Enter your dataset as a list of numerical values separated by commas, spaces, or new lines. Each value should represent an individual income, wealth amount, or any other quantity you want to measure inequality for. The calculator will process your data and return the Gini coefficient along with supporting statistics.

Input Guidelines

• Use positive numbers only. Negative values or zero can distort the calculation and produce misleading results.
• Include at least two values. A single value cannot produce a meaningful inequality measure.
• Values can be in any unit (dollars, euros, points, etc.) as the coefficient is scale-independent.
• Decimal values are supported.

Example Calculation

Consider a small population of five people with the following annual incomes (in thousands):

10, 20, 30, 40, 100

After sorting: 10, 20, 30, 40, 100

Total income = 200. Mean income = 40.

Using the formula: G = (2 / (5 × 40)) × (1×10 + 2×20 + 3×30 + 4×40 + 5×100) − (5 + 1) / 5

G = (2 / 200) × (10 + 40 + 90 + 160 + 500) − 1.2

G = 0.01 × 800 − 1.2 = 8 − 1.2 = 0.4

The Gini coefficient is 0.4, indicating moderate inequality. The single high earner (100) significantly skews the distribution away from perfect equality.

Understanding Your Results

The Gini coefficient provides a single number that summarizes the inequality in your dataset. Here is how to interpret common ranges:

• 0.00 – 0.25: Low inequality. The distribution is relatively even across all values.
• 0.25 – 0.40: Moderate inequality. This range is typical for many developed countries' income distributions.
• 0.40 – 0.60: High inequality. A significant portion of total value is concentrated among a small fraction of the population.
• 0.60 – 1.00: Very high inequality. Extreme concentration of value, often seen in wealth distributions or small datasets with outliers.

Note that the Gini coefficient does not indicate the source of inequality or whether it is "good" or "bad." It is a descriptive statistic that quantifies dispersion. Context, sample size, and the nature of your data all affect interpretation.

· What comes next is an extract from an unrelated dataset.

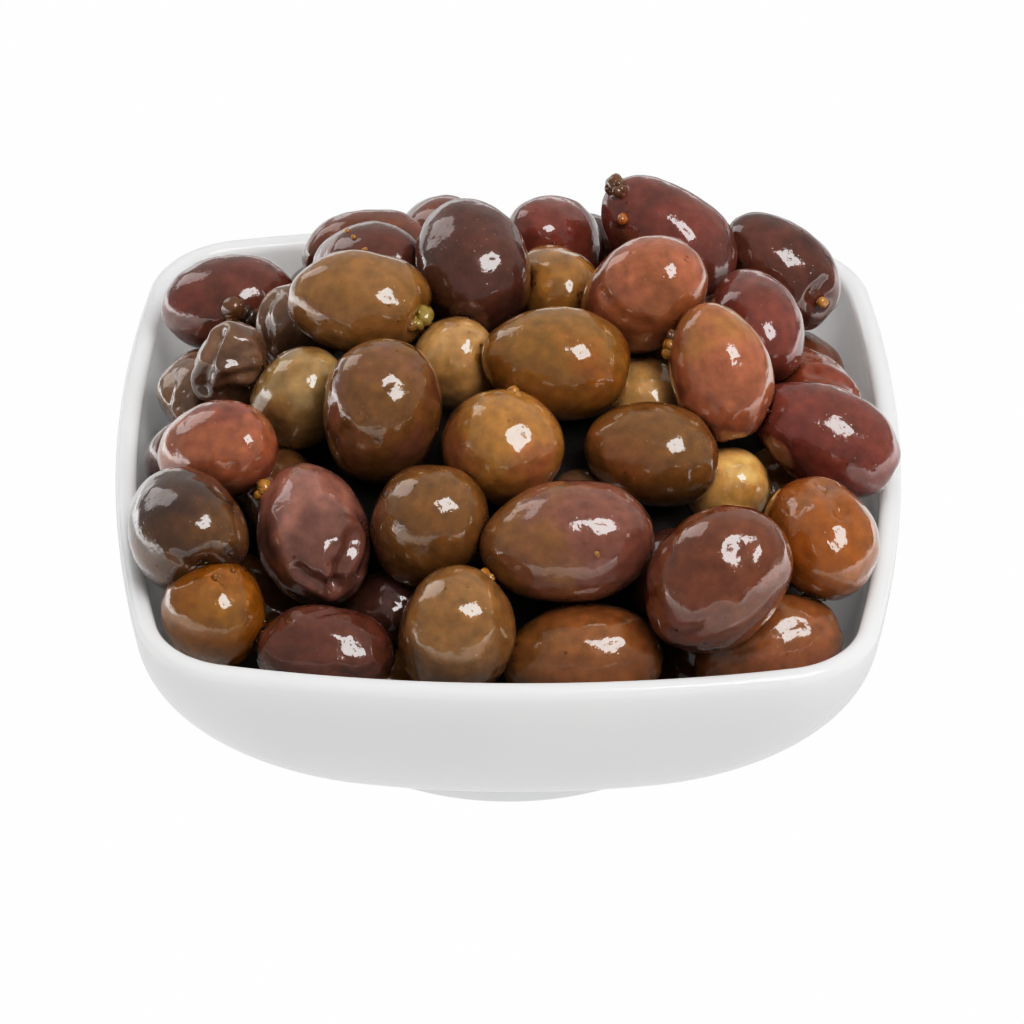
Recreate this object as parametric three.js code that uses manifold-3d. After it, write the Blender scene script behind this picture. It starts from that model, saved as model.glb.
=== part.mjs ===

Common Mistakes When Using the Gini Coefficient

• Including negative values: The Gini coefficient assumes non-negative values. Negative incomes or losses will produce mathematically valid but economically meaningless results.
• Comparing coefficients from different sample sizes without caution: Small samples tend to underestimate inequality. A Gini of 0.3 from 10 data points is not directly comparable to one from 10,000 data points.
• Using unweighted data when weights exist: If your data represents groups of different sizes (e.g., average income by region), you should weight each value by its population size. This calculator assumes each value has equal weight.
• Confusing income and wealth inequality: Income Gini coefficients are typically lower than wealth Gini coefficients because wealth is more concentrated than income in most populations.

Limitations and Constraints

• Scale independence: The Gini coefficient is unaffected by the unit of measurement, but it is sensitive to the shape of the distribution.
• No information about absolute levels: Two populations with identical Gini coefficients can have vastly different average incomes or wealth levels.
• Insensitivity to changes in the middle: The Gini coefficient is more sensitive to changes at the extremes of the distribution than in the middle.
• Sample size bias: For very small datasets (fewer than 10 values), the coefficient may not be reliable. A correction factor can be applied for sample-based estimates, but this calculator provides the raw coefficient.
• Does not identify the number of poor or rich: The coefficient summarizes dispersion but does not reveal how many people fall below a poverty line or above a wealth threshold.

Practical Use Cases

• Income distribution analysis: Economists and policymakers use the Gini coefficient to track changes in income inequality over time or across regions.
• Wealth concentration studies: Researchers measure how assets, property, or financial wealth are distributed within a population.
• Business performance metrics: Companies analyze the concentration of revenue across customers or sales across products to identify dependency risks.
• Academic research: Social scientists apply the Gini coefficient to education levels, healthcare access, land ownership, and other resource distributions.
• Portfolio diversification: Investors can use the Gini coefficient to measure how evenly assets are allocated across a portfolio.